Friday, April 17, 2015

Attorney General Defends Bible Distribution at Oklahoma Public Schools


Last week, the Duncan Public School system in the state of Oklahoma announced that its employees will no longer be permitted to distribute bibles to students after an atheist group, the Appigani Humanist Legal Center, threated to take legal action.  The Oklahoma Attorney General, Scott Pruitt (pictured here), sent a letter in response to this announcement to public school superintendents throughout the state, vowing to defend religious freedom “amid veiled legal threats over the distribution of Bibles on campus”.

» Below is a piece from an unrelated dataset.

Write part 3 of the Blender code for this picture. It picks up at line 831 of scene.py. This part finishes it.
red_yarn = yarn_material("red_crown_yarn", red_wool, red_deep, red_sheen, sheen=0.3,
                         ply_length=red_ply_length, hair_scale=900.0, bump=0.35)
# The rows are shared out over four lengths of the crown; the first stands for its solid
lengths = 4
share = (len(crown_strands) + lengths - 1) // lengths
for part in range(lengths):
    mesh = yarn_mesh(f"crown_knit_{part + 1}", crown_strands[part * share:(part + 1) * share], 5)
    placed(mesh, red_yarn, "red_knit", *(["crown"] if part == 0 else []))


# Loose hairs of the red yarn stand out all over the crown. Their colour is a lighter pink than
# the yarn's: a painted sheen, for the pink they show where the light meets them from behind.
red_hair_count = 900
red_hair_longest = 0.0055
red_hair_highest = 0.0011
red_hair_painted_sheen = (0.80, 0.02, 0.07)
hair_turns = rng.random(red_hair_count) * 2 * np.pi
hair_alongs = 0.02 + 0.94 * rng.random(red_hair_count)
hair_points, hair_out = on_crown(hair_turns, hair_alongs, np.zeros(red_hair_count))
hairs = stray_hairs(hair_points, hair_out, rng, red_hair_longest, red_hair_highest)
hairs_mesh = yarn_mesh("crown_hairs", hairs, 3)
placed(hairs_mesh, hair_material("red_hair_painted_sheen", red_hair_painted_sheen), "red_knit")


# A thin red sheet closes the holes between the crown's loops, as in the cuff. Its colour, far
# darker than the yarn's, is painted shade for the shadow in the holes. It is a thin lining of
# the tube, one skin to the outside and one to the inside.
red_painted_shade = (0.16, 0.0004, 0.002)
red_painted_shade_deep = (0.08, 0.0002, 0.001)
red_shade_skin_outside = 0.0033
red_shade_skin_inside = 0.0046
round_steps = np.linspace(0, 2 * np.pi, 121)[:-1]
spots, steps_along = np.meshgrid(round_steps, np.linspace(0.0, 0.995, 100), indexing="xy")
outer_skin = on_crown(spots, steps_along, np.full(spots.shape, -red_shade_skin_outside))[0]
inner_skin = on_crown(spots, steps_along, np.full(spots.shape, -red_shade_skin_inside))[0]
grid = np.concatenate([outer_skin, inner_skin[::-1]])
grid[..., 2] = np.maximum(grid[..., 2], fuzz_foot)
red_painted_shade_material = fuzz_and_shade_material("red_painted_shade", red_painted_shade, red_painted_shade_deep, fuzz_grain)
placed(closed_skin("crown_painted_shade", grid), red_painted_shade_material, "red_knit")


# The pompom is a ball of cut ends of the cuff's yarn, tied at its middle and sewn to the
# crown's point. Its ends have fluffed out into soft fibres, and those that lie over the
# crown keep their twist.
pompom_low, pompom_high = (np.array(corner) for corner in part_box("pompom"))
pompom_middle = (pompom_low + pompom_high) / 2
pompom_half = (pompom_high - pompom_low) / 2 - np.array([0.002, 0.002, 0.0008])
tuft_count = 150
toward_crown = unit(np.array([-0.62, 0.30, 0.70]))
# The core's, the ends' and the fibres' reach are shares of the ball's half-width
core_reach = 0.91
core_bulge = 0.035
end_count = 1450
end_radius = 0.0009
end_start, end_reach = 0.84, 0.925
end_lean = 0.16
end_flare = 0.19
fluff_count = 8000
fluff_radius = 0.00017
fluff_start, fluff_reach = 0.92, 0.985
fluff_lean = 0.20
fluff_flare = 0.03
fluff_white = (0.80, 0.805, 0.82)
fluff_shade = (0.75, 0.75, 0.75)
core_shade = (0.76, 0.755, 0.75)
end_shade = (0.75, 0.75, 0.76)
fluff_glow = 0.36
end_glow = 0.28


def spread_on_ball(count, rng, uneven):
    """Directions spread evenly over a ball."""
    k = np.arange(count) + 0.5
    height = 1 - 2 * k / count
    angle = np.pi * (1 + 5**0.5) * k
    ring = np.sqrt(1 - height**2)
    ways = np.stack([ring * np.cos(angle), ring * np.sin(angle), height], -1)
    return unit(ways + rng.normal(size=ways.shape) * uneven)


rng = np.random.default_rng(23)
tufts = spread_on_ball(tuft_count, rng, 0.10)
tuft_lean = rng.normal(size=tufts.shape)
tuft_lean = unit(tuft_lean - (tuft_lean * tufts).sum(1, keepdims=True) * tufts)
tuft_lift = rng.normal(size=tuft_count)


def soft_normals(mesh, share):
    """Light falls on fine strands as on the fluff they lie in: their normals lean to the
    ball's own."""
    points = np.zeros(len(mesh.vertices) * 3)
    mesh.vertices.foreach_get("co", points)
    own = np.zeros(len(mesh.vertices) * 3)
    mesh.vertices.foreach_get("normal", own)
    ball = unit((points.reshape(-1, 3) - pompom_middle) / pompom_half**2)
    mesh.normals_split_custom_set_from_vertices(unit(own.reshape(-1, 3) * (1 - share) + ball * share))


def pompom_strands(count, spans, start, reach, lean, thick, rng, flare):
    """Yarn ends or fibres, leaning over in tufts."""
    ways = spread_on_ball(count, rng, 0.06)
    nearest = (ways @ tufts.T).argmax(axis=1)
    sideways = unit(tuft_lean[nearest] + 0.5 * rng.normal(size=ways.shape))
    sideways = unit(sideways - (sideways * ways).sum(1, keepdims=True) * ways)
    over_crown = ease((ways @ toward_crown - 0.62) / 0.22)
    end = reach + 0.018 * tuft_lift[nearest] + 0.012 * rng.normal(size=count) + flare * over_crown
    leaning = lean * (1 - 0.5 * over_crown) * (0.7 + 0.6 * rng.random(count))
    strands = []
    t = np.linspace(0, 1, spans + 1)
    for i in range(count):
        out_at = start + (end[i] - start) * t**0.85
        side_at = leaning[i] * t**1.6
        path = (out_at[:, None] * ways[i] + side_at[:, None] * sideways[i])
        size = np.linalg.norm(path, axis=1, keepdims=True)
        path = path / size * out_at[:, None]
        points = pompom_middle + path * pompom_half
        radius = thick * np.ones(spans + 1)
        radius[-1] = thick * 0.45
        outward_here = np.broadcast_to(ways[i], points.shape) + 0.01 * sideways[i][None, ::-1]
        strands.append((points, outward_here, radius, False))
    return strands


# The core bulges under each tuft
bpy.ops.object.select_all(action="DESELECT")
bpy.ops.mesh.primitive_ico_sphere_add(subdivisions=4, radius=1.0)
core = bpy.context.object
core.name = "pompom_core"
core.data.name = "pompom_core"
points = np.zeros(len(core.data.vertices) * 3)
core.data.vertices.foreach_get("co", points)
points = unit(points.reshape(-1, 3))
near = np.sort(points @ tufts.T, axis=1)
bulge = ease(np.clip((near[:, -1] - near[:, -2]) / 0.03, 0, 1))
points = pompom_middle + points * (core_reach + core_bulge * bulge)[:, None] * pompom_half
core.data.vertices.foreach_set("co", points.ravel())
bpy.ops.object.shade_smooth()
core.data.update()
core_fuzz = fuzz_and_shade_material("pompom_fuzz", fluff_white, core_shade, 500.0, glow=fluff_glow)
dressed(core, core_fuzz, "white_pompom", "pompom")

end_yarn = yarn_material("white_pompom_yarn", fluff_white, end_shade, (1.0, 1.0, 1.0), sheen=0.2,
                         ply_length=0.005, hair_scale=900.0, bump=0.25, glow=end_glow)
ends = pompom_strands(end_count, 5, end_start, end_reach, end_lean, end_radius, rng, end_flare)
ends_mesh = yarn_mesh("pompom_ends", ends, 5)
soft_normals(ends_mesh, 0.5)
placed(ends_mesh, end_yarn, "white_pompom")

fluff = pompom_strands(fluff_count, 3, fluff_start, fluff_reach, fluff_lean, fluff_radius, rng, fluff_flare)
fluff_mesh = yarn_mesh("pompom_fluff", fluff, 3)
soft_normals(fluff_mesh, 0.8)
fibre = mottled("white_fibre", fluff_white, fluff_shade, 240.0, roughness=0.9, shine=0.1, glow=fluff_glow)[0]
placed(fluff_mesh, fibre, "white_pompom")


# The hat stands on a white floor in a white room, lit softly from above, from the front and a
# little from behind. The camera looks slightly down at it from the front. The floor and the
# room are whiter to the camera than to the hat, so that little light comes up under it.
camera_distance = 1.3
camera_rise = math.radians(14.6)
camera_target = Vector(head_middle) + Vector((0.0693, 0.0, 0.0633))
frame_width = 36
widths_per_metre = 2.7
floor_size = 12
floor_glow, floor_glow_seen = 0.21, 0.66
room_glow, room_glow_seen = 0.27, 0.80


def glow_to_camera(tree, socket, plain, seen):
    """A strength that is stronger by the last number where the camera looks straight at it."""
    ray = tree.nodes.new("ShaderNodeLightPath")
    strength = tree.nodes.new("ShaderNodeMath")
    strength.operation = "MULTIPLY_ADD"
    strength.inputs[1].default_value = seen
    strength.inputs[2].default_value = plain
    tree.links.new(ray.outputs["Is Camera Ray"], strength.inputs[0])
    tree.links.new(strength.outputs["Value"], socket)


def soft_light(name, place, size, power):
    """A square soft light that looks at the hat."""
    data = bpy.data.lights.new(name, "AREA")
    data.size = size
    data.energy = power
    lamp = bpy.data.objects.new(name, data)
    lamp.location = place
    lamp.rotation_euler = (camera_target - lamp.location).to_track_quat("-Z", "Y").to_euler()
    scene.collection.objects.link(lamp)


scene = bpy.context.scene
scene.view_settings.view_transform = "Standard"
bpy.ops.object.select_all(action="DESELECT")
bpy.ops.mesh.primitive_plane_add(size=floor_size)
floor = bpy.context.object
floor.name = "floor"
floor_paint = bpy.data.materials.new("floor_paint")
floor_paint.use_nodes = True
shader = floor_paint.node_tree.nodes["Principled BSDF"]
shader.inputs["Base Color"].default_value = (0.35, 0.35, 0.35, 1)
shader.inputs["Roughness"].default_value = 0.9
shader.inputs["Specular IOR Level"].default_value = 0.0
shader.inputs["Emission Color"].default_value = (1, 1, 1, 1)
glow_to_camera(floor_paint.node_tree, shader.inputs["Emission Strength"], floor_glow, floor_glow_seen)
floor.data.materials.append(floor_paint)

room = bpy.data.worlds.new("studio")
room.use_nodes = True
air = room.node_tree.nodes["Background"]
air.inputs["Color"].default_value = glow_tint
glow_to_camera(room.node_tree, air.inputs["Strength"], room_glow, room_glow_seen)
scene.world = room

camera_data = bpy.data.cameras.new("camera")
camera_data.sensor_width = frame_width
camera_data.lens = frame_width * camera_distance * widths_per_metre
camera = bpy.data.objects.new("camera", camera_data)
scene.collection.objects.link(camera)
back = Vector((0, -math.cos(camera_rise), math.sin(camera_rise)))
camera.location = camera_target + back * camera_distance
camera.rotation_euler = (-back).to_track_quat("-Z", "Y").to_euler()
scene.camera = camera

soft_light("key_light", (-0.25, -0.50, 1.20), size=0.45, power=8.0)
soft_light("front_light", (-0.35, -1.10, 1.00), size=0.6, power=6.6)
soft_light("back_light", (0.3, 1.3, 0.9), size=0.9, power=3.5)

An attorney from the Freedom From Religion Foundation stated that the organization wrote to 26 Oklahoma school districts in February 2015 after receiving complaints about an individual who had been working with Gideons International to distribute bibles to public school students.  Gideons International is a Christian organization whose primary purpose is to distribute free copies of the Bible.  This event has caused the Attorney General’s office to look into the contact between the Freedom From Religion Foundation and the Oklahoma school districts, further leading to legal training on religious freedom to be developed for public school officials.

     Throughout the course of the semester, we have discussed defending the religious freedoms of numerous minority religions, but now the Attorney General has turned the conversation to the majority, Christians.  Though I understand what Priutt means when he says that he does not want the citizens of Oklahoma to “fear that their government has become hostile to religion”, I think that an establishment of religion and a clear violation of the First Amendment should be the major concern for Oklahoma.

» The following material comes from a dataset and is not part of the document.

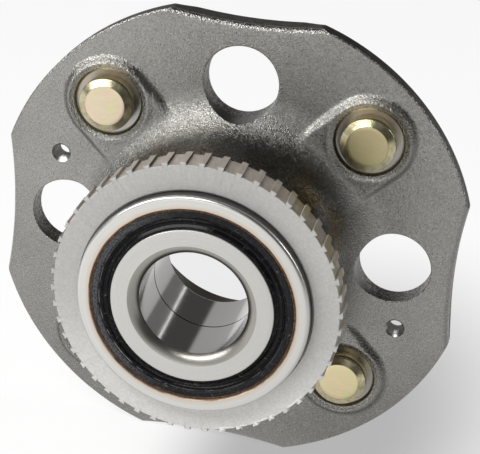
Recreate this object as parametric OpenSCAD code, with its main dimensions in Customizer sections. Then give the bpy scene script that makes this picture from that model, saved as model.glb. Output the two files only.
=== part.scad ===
// Rear wheel hub bearing with a turning outer ring.
// The bearing's axis is Y. The knuckle side is -Y and the wheel side is +Y, with Z up.
// The origin is on the axis, where the two inner rings meet.

/* [Inner rings] */
// Diameter of the spindle bore
bore_d = 32.5; // [26:0.5:39]
// Thickness of an inner ring under the balls
inner_wall = 3.85; // [3:0.05:6]
// Width of the rounded lead-in at the outer end of the bore, seen on the face
lead_w = 2.95; // [1.5:0.05:3.2]
// Depth of that lead-in along the bore
lead_depth = 2.5; // [1.5:0.1:4]
// Radius of its rounding, which meets the face and the bore at a crisp edge
lead_r = 4.6; // [3.5:0.1:12]
// Small chamfer on the ring's other edges
ring_chamfer = 0.4; // [0.2:0.1:0.8]

/* [Ball rows] */
// Diameter of a ball
ball_d = 9.525; // [7.5:0.005:11.5]
// Width of the land between the two rows in the outer ring
mid_land = 7.9; // [5:0.1:12]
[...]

Because the children can and, according to this article, do feel pressured to accept the Bible when it is handed out to them, I do not think that there is any place in the public school system for Bibles to be distributed through any mechanism, whether it is through teachers or by displaying them on tables.  Though teachers were told not to pressure students to take the bibles, because we are dealing with children and people in authority, there is an understanding that children would feel pressured if their teacher was offering them something.  The atheist group did not feel that it was an issue for teachers to distribute or offer bibles to students in secondary school, but I disagree with this.  Any student in any public school, regardless of age, should not be subjected to the distribution of bibles.

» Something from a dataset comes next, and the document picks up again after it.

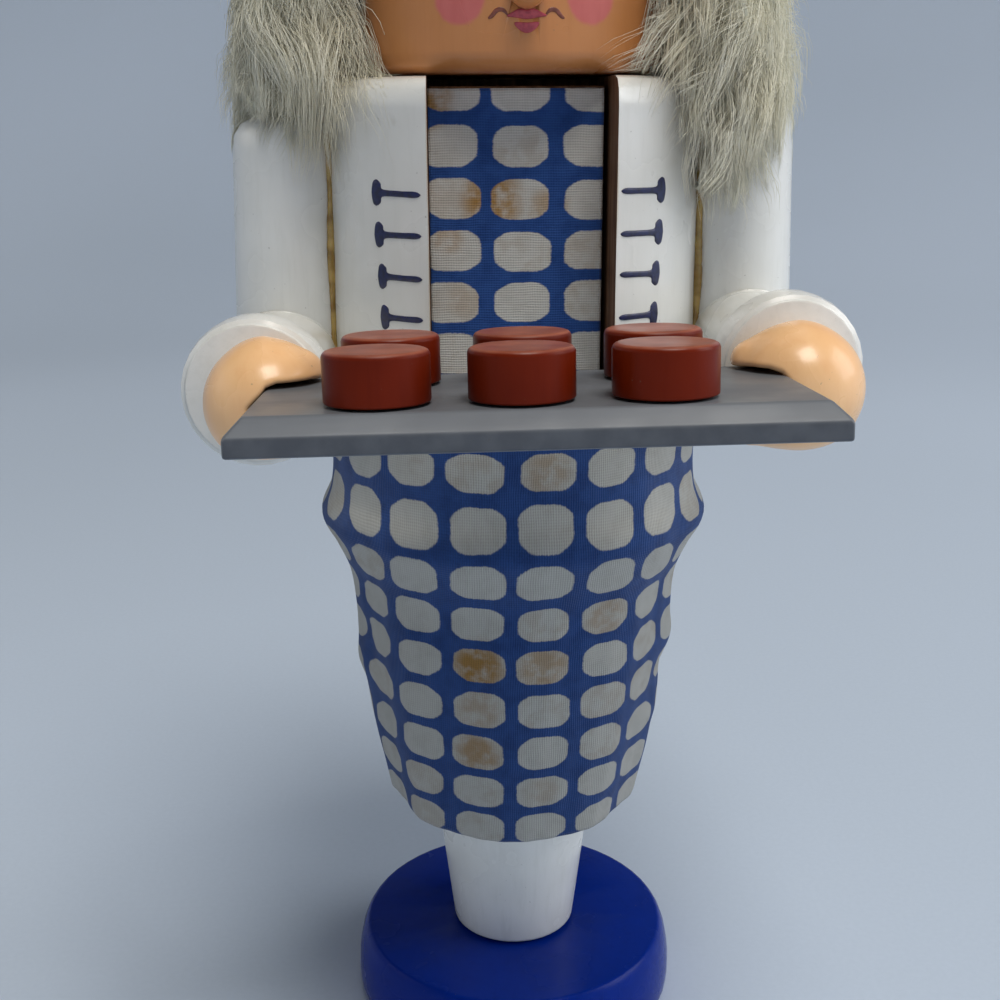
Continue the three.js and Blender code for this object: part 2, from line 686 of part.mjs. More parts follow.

If a teacher who promoted a minority religion or no religion at all, there would have been an uproar from parents throughout the district.  If a teacher in one of these school districts had instead decided to give students a copy of the Quran, for instance, it is likely that this practice would have been stopped immediately.  I would also presume that the Attorney General would not actively promote the distribution of minority religious material or atheist material in schools throughout the state.

To me, by the Attorney General defending the Bible distribution in public schools, it appears that he is endorsing Christianity.  If teachers were to continue this practice, the consequence would be an environment that is hostile to non-Christians.